Given problem: Exactly and only the lines from the one containing "module loop(side, turn)" through the one containing "before = set(bpy.data.objects)" are to be repeated, both ends included.
>> Start
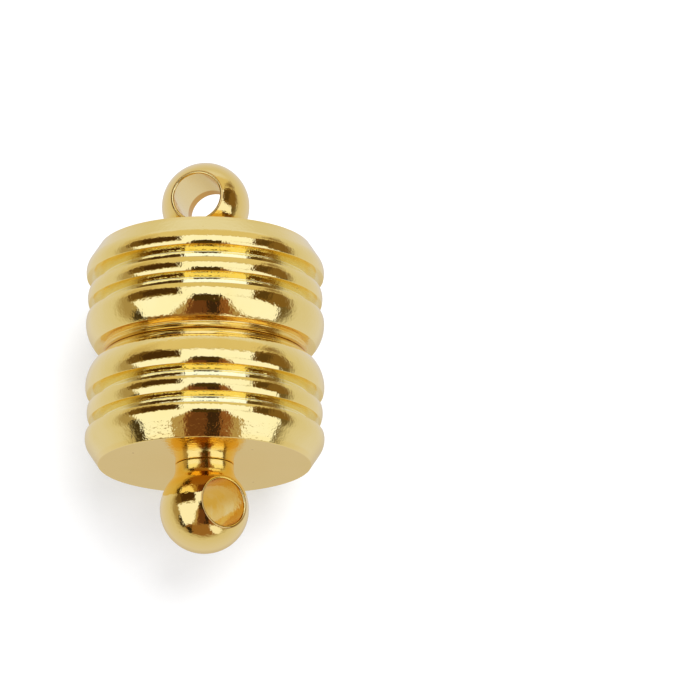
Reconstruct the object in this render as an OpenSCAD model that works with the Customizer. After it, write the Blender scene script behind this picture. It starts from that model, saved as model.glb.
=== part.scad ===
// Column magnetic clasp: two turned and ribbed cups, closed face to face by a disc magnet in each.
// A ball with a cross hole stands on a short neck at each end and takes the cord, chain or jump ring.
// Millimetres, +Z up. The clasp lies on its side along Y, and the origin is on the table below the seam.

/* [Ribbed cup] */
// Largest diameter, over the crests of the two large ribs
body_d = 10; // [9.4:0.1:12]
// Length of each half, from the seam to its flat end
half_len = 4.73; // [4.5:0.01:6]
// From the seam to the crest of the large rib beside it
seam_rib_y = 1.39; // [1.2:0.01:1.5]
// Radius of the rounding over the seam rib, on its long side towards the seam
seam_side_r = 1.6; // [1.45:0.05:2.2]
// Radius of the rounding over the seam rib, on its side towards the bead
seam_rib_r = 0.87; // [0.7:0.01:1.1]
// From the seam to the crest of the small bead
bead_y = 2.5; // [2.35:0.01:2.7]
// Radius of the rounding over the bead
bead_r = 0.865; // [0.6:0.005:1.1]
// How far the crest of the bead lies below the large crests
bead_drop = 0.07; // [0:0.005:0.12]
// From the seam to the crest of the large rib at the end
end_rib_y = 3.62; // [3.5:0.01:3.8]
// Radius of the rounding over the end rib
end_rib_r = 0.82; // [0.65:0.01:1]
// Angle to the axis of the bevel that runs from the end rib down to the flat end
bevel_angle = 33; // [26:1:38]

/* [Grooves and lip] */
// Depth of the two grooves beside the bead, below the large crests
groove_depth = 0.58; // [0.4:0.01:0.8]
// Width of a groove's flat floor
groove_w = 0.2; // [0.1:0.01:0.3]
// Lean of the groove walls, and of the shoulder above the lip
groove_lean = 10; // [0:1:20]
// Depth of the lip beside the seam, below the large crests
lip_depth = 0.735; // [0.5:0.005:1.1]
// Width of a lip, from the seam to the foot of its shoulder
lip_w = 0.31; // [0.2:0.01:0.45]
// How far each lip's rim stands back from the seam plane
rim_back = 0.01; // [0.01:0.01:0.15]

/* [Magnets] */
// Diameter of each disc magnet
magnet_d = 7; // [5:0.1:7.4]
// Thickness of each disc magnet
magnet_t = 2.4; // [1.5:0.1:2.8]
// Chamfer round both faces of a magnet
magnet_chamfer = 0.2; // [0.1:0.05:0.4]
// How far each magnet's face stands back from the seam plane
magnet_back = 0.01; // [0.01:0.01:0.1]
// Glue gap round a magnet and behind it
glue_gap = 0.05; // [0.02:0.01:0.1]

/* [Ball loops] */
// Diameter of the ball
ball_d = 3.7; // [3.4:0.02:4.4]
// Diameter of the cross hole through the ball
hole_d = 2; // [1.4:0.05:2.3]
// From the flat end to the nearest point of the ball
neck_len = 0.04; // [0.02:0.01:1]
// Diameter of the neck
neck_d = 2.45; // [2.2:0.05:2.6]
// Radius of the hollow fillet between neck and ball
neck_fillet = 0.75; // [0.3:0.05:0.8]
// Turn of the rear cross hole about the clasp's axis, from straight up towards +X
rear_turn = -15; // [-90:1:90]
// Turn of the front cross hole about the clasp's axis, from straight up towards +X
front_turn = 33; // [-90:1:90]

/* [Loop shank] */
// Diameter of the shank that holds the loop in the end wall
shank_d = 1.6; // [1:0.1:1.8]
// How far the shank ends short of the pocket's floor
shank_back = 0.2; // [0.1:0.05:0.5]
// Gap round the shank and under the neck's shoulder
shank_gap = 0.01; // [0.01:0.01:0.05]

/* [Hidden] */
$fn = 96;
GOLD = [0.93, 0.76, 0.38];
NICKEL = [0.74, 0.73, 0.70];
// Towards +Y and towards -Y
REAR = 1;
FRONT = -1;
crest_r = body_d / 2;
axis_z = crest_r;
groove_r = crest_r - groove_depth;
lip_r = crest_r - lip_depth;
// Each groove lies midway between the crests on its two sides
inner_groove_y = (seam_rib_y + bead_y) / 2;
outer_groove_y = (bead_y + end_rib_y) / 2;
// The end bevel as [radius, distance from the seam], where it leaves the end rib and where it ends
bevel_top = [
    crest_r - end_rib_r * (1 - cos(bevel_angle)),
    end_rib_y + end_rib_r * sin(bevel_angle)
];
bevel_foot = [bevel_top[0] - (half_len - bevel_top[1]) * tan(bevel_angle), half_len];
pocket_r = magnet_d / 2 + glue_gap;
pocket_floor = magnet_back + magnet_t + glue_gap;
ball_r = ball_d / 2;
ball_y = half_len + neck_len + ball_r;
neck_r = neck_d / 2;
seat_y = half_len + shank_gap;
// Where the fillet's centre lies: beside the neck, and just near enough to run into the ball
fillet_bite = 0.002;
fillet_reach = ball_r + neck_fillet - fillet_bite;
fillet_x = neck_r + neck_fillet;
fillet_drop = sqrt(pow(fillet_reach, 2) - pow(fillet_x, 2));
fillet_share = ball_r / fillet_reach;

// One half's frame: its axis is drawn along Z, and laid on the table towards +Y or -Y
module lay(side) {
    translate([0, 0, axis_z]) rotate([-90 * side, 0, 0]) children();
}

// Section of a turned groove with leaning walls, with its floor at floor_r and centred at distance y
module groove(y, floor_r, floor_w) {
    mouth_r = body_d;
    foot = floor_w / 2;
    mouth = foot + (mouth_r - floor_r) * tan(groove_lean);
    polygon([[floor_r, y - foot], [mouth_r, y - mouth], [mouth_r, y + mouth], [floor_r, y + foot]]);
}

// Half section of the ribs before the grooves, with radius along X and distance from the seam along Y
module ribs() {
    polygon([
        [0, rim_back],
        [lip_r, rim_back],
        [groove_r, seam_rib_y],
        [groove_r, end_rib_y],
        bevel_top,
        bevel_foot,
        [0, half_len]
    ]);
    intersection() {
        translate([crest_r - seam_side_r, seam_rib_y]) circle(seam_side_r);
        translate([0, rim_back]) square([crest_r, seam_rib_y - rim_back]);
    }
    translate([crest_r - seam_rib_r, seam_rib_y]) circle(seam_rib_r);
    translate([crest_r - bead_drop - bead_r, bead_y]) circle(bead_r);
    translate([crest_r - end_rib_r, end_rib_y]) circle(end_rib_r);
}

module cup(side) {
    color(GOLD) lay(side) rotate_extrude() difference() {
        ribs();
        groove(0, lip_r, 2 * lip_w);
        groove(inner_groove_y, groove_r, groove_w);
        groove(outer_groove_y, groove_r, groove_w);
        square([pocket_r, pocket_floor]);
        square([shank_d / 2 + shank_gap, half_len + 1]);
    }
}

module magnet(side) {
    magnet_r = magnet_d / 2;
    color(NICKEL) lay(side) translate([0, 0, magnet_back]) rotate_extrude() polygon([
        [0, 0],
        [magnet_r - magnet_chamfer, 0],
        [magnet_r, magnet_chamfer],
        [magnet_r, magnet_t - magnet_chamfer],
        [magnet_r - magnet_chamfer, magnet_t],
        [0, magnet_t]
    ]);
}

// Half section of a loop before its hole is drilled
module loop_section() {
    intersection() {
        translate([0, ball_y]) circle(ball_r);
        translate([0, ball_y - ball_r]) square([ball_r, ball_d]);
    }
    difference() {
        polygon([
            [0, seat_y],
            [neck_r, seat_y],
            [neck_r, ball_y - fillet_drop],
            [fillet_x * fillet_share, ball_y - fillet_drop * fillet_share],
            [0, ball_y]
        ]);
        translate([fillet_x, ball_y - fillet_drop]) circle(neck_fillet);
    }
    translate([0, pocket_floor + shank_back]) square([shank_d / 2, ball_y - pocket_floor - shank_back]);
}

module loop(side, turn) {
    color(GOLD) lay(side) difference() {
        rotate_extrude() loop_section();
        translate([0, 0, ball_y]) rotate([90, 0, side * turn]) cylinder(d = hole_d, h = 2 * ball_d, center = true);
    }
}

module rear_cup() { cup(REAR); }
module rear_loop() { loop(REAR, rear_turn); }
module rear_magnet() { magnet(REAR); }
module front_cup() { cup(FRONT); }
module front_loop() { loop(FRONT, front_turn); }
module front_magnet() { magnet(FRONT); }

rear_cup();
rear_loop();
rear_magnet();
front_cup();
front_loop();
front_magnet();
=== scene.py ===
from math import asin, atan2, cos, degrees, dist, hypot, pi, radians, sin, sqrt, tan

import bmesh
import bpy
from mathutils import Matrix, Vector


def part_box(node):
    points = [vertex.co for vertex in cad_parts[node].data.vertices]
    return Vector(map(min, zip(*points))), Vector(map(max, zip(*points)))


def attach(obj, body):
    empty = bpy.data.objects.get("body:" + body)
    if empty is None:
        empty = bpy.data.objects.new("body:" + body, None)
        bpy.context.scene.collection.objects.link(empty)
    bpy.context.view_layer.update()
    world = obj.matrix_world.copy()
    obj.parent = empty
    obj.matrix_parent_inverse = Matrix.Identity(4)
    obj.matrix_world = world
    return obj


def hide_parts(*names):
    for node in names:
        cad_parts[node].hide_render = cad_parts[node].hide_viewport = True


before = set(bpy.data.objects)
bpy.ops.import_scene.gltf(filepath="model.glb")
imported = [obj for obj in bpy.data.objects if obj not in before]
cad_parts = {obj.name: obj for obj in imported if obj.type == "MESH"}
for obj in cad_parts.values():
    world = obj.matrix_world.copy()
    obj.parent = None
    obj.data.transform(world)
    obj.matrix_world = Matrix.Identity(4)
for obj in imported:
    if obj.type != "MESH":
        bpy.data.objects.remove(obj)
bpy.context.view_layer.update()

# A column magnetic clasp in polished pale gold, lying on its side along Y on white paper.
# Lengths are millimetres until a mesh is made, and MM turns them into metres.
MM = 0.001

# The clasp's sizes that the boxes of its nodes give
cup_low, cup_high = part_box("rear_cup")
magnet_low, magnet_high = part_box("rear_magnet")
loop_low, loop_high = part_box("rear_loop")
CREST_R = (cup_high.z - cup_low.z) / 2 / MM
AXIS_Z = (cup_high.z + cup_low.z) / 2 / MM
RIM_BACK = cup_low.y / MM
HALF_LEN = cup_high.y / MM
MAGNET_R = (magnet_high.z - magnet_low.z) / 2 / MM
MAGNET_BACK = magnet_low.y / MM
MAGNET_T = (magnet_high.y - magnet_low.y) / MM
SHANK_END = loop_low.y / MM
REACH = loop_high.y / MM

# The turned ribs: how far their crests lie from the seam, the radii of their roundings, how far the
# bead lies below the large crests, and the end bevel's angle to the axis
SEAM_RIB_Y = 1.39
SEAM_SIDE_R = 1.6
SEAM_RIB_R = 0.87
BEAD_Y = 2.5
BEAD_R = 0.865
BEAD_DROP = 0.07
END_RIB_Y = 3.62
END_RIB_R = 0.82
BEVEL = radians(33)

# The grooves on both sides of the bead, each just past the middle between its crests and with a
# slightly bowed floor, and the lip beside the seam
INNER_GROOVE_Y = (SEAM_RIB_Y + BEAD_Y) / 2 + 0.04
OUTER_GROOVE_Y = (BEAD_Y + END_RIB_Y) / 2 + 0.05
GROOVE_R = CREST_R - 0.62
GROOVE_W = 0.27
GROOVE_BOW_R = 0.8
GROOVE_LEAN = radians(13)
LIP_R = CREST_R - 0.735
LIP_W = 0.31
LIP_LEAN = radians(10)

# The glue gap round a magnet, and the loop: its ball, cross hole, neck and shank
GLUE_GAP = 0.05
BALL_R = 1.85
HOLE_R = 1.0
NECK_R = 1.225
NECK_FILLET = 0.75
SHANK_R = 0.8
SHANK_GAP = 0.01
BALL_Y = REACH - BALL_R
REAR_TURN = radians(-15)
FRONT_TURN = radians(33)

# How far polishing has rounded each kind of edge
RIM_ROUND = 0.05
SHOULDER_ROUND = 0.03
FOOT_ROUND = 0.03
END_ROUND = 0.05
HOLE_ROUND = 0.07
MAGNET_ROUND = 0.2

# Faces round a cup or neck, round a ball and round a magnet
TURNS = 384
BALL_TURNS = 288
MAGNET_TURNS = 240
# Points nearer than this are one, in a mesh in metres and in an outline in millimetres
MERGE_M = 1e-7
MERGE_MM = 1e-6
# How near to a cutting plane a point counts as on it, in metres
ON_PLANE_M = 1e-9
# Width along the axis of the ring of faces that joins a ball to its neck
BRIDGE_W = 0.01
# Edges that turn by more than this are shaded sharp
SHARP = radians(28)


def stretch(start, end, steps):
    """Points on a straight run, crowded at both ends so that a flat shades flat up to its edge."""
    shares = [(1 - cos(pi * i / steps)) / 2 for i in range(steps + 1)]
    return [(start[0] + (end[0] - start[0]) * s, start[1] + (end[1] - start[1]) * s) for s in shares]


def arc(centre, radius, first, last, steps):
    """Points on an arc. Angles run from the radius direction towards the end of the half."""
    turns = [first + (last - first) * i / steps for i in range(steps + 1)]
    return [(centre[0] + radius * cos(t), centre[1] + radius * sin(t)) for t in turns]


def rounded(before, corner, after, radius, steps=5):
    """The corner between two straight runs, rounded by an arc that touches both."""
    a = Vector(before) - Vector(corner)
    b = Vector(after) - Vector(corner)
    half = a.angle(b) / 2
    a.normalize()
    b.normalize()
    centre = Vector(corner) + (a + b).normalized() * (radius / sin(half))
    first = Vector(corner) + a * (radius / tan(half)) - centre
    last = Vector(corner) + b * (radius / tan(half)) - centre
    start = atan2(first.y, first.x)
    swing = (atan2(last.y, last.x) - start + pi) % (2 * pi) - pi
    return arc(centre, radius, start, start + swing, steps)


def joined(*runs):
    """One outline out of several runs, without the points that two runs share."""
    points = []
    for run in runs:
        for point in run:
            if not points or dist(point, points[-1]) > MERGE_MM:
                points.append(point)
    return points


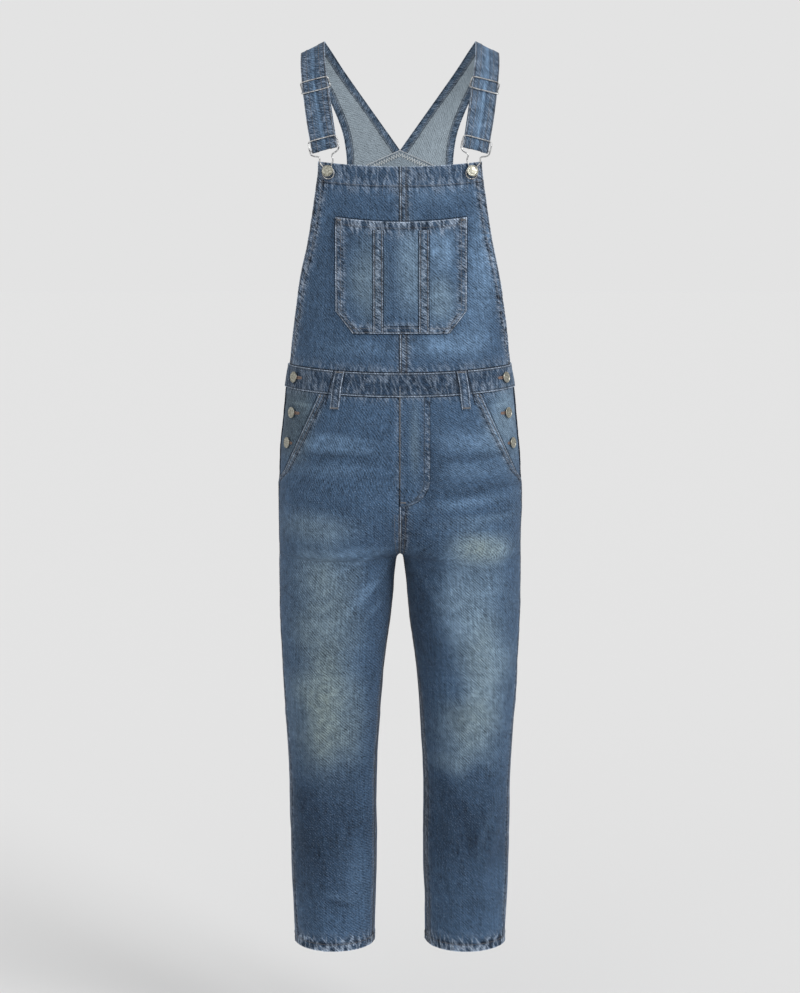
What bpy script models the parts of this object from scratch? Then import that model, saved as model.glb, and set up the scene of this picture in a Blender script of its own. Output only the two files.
>> End
Exercise answer:
module loop(side, turn) {
    color(GOLD) lay(side) difference() {
        rotate_extrude() loop_section();
        translate([0, 0, ball_y]) rotate([90, 0, side * turn]) cylinder(d = hole_d, h = 2 * ball_d, center = true);
    }
}

module rear_cup() { cup(REAR); }
module rear_loop() { loop(REAR, rear_turn); }
module rear_magnet() { magnet(REAR); }
module front_cup() { cup(FRONT); }
module front_loop() { loop(FRONT, front_turn); }
module front_magnet() { magnet(FRONT); }

rear_cup();
rear_loop();
rear_magnet();
front_cup();
front_loop();
front_magnet();
=== scene.py ===
from math import asin, atan2, cos, degrees, dist, hypot, pi, radians, sin, sqrt, tan

import bmesh
import bpy
from mathutils import Matrix, Vector


def part_box(node):
    points = [vertex.co for vertex in cad_parts[node].data.vertices]
    return Vector(map(min, zip(*points))), Vector(map(max, zip(*points)))


def attach(obj, body):
    empty = bpy.data.objects.get("body:" + body)
    if empty is None:
        empty = bpy.data.objects.new("body:" + body, None)
        bpy.context.scene.collection.objects.link(empty)
    bpy.context.view_layer.update()
    world = obj.matrix_world.copy()
    obj.parent = empty
    obj.matrix_parent_inverse = Matrix.Identity(4)
    obj.matrix_world = world
    return obj


def hide_parts(*names):
    for node in names:
        cad_parts[node].hide_render = cad_parts[node].hide_viewport = True


before = set(bpy.data.objects)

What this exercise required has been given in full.